▸ Short task: Wherever the word "picture" shows up in a line, please copy that line.

[Object modeling scripts]
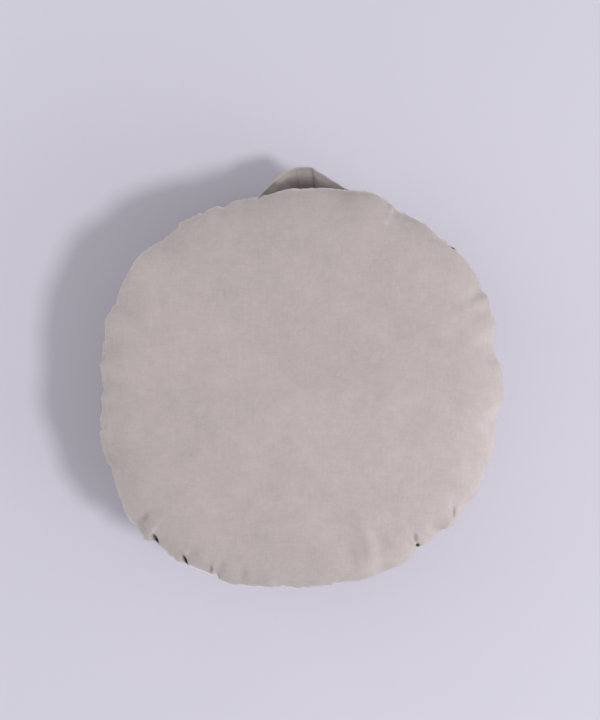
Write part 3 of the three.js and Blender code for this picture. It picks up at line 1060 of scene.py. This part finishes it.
@dataclass(frozen=True)
class StitchRow:
    """Short rounded stitches along a path, made by a geometry node tree."""

    pitch: float = 0.0036
    length: float = 0.0026
    thickness: float = 0.0006
    seed: int = 4

    def tree(self, material: bpy.types.Material) -> bpy.types.NodeTree:
        """The node tree that sets one stitch at each step of the path.

        Args:
            material: The thread's material.

        Returns:
            The tree, with named inputs for the stitch's sizes.
        """
        tree = bpy.data.node_groups.new("stitch_row", "GeometryNodeTree")
        face = tree.interface
        face.new_socket("Path", in_out="INPUT", socket_type="NodeSocketGeometry")
        for name, value in (("Pitch", self.pitch), ("Length", self.length), ("Thickness", self.thickness)):
            face.new_socket(name, in_out="INPUT", socket_type="NodeSocketFloat").default_value = value
        face.new_socket("Stitches", in_out="OUTPUT", socket_type="NodeSocketGeometry")
        make, join = tree.nodes.new, tree.links.new
        inputs, output = make("NodeGroupInput"), make("NodeGroupOutput")
        curve = make("GeometryNodeMeshToCurve")
        resample = make("GeometryNodeResampleCurve")
        resample.mode = "LENGTH"
        tangent = make("GeometryNodeInputTangent")
        turn = make("FunctionNodeAlignRotationToVector")
        turn.axis = "Z"
        stitch = make("GeometryNodeMeshUVSphere")
        stitch.inputs["Segments"].default_value = 6
        stitch.inputs["Rings"].default_value = 6
        stitch.inputs["Radius"].default_value = 0.5
        size = make("ShaderNodeCombineXYZ")
        vary = make("FunctionNodeRandomValue")
        vary.data_type = "FLOAT"
        vary.inputs[2].default_value = 0.9
        vary.inputs[3].default_value = 1.1
        vary.inputs["Seed"].default_value = self.seed
        long = make("ShaderNodeMath")
        long.operation = "MULTIPLY"
        place = make("GeometryNodeInstanceOnPoints")
        realize = make("GeometryNodeRealizeInstances")
        dress = make("GeometryNodeSetMaterial")
        dress.inputs["Material"].default_value = material
        join(inputs.outputs["Path"], curve.inputs["Mesh"])
        join(curve.outputs["Curve"], resample.inputs["Curve"])
        join(inputs.outputs["Pitch"], resample.inputs["Length"])
        join(tangent.outputs["Tangent"], turn.inputs["Vector"])
        join(inputs.outputs["Length"], long.inputs[0])
        join(vary.outputs[1], long.inputs[1])
        join(inputs.outputs["Thickness"], size.inputs["X"])
        join(inputs.outputs["Thickness"], size.inputs["Y"])
        join(long.outputs["Value"], size.inputs["Z"])
        join(resample.outputs["Curve"], place.inputs["Points"])
        join(stitch.outputs["Mesh"], place.inputs["Instance"])
        join(turn.outputs["Rotation"], place.inputs["Rotation"])
        join(size.outputs["Vector"], place.inputs["Scale"])
        join(place.outputs["Instances"], realize.inputs["Geometry"])
        join(realize.outputs["Geometry"], dress.inputs["Geometry"])
        join(dress.outputs["Geometry"], output.inputs["Stitches"])
        return tree

    def build(self, name: str, lines: list[np.ndarray], material: bpy.types.Material) -> bpy.types.Object:
        """Stitches along the lines, as one plain mesh.

        Args:
            name: The piece's name.
            lines: The rows' paths, each a list of points.
            material: The thread's material.

        Returns:
            The stitches' object.
        """
        points = np.concatenate(lines)
        edges = []
        start = 0
        for line in lines:
            edges.extend((start + i, start + i + 1) for i in range(len(line) - 1))
            start += len(line)
        path = bpy.data.meshes.new(name + "_path")
        path.from_pydata(points.tolist(), edges, [])
        rows = shown(name, path)
        modifier = rows.modifiers.new("stitches", "NODES")
        modifier.node_group = self.tree(material)
        sizes = {"Pitch": self.pitch, "Length": self.length, "Thickness": self.thickness}
        for item in modifier.node_group.interface.items_tree:
            if item.in_out == "INPUT" and item.name in sizes:
                modifier[item.identifier] = sizes[item.name]
        graph = bpy.context.evaluated_depsgraph_get()
        result = rows.evaluated_get(graph)
        mesh = bpy.data.meshes.new_from_object(result, preserve_all_data_layers=True, depsgraph=graph)
        rows.modifiers.clear()
        rows.data = mesh
        mesh.name = name
        mesh.polygons.foreach_set("use_smooth", np.ones(len(mesh.polygons), dtype=bool))
        return rows


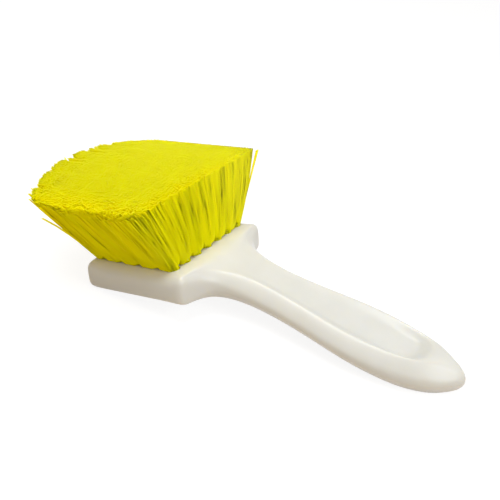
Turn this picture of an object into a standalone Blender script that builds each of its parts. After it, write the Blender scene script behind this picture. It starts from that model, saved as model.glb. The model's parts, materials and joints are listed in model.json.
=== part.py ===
"""Scrub brush: one white moulding, block and handle, set with thirty-five tufts of yellow filament.

The brush is modelled in the block's own frame: X from the block's front towards the handle's tip,
Y across the block, Z out of the face that holds the bristles, with the block's flat back at zero.
The empty named brush then lays it on its back: the front edge of the block and the underside of
the handle's end touch the ground, and the origin is at the middle of the footprint.
"""

import math
from collections import namedtuple

import bmesh
import bpy
import numpy as np
from mathutils import Matrix, Vector

# The moulding, in metres and degrees
BRUSH_LENGTH = 0.2015
BLOCK_LENGTH = 0.064
BLOCK_WIDTH = 0.0872
BLOCK_THICKNESS = 0.016
CORNER_RADIUS = 0.0042
BLOCK_BEVEL_WIDTH = 0.0062
BLOCK_BEVEL_HEIGHT = 0.0042
COVE_TOP_EDGE = 0.0022
BLOCK_BACK_EDGE = 0.0018
BACK_BEND_LENGTH = 0.004
COVE_LENGTH = 0.0074
GRIP_WIDTH = 0.0482
HANDLE_THICKNESS = 0.0172
HANDLE_RIM_EDGE = 0.006
HANDLE_BACK_EDGE = 0.0062
HANDLE_ANGLE = 17.6
TIP_LIFT = 0.0028
RECESS_DEPTH = 0.0066
MERGE_DISTANCE = 0.00005

# The tufts and their holes
ROWS = 5
COLUMNS = 7
FRONT_ROW_MARGIN = 0.0066
REAR_ROW_MARGIN = 0.0118
SIDE_MARGIN = 0.0104
HOLE_WALL = 0.0035
WALL_UNDER_HOLES = 0.0085
HOLE_SIDES = 12
CUT_OVERRUN = 0.006
FIT_GAP = 0.0003
STRAND_GAP = 0.0003
STRANDS_ALONG = 3
STRANDS_ACROSS = 4
SHARP_ANGLE = 40

# The trimmed end of the bristles: its height over the block's face and its reach past the block
TRIM_HEIGHT = 0.04
TRIM_CROWN = 0.0075
TRIM_FRONT_DROP = 0.0009
TRIM_FRONT_REACH = 0.0161
TRIM_FRONT_BULGE = 0.0186
TRIM_REAR_SETBACK = 0.0098
TRIM_SIDE_REACH = 0.0177
STRAND_FILL_SHARE = 0.82

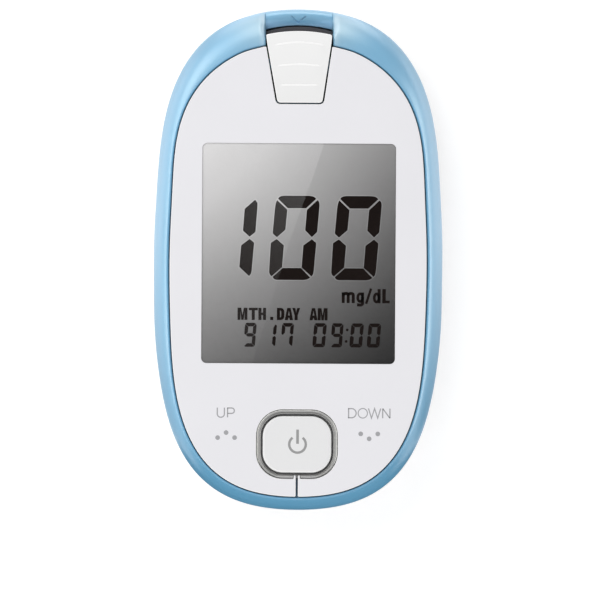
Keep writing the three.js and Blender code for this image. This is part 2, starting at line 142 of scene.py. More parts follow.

▸ Answer to the problem:
Write part 3 of the three.js and Blender code for this picture. It picks up at line 1060 of scene.py. This part finishes it.
Turn this picture of an object into a standalone Blender script that builds each of its parts. After it, write the Blender scene script behind this picture. It starts from that model, saved as model.glb. The model's parts, materials and joints are listed in model.json.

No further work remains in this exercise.